Camilla Balshaw:So I didn't answer him straight away. I said I'll have to, I don't know, I think. I said I don't know and then I left his consultation room and then went back to my flat in I think we were living in London at the time and just really thought about it and thought, well, why, why have I got this pain? What's it telling me? Um, and I think maybe there were lots of emotional issues there around my dad, perhaps around family estrangement, around maybe naming. Who knows that I think I think sometimes our body, our body, can tell us or show us when there's a problem, when there's a blockage. I really do believe that. So I I went away really thinking, well, well, that's maybe why, maybe that's why.
Malcolm Stern:Yeah, that's lovely, camilla. So we're coming towards the end of our podcast and it's been a really lovely conversation. Consider we've never had a proper conversation, we've only met online before.
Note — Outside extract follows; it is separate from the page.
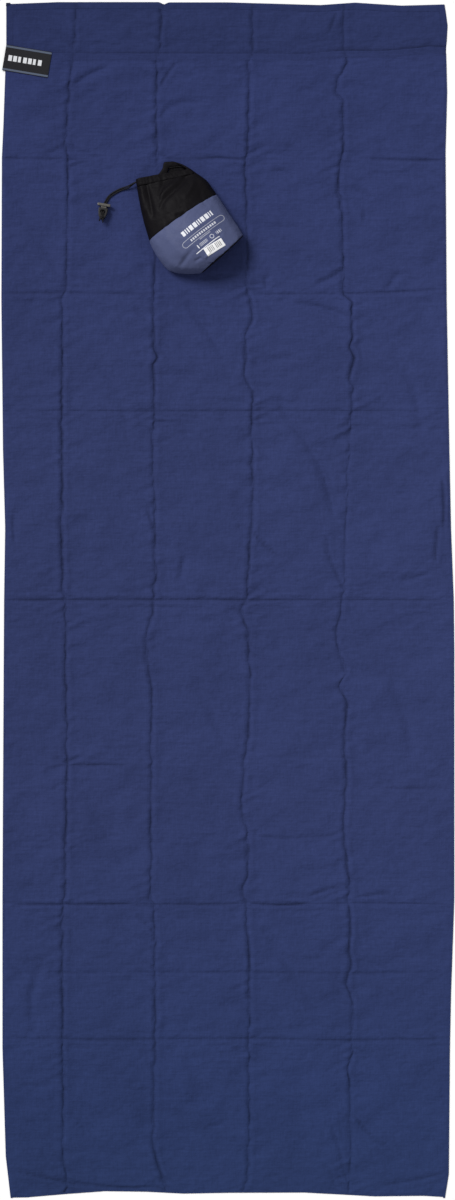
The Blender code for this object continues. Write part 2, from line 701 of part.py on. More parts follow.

But I just feel like I know you quite well from today's exploration and the question I ask at the end of the podcast is what's the particular dragon you've had to slay, what's the hurdle you've had to overcome to be who you are?
Camilla Balshaw:Wow, well, I think I think a big one for me actually is around reclaiming my birth name actually so the hence the book and hence your real exploration.
Camilla Balshaw:You're diving deep into that as well yeah, I think that has been huge and actually, um, taking ownership of my identity, in that the name on my birth certificate is who I am, not a name that my mum just happened to just like because it had two syllables Mandy, um, and really taking my name back, I think has been a journey and a half, because it encapsulates issues around identity and my dad and my Nigerian background, and now I think I've really I'm my mother and father's daughter.
Malcolm Stern:You know, I really feel You've actually found the way of weaving it all together through all of the adventures and struggle you've had. Yes, yeah, so much for being with us.
Camilla Balshaw:You're welcome. I've really enjoyed it. Malcolm, really lovely talking to you lovely.
Malcolm Stern:Thank you very much, camilla thank you very much.
Camilla Balshaw:Okay, thank you very much, take care.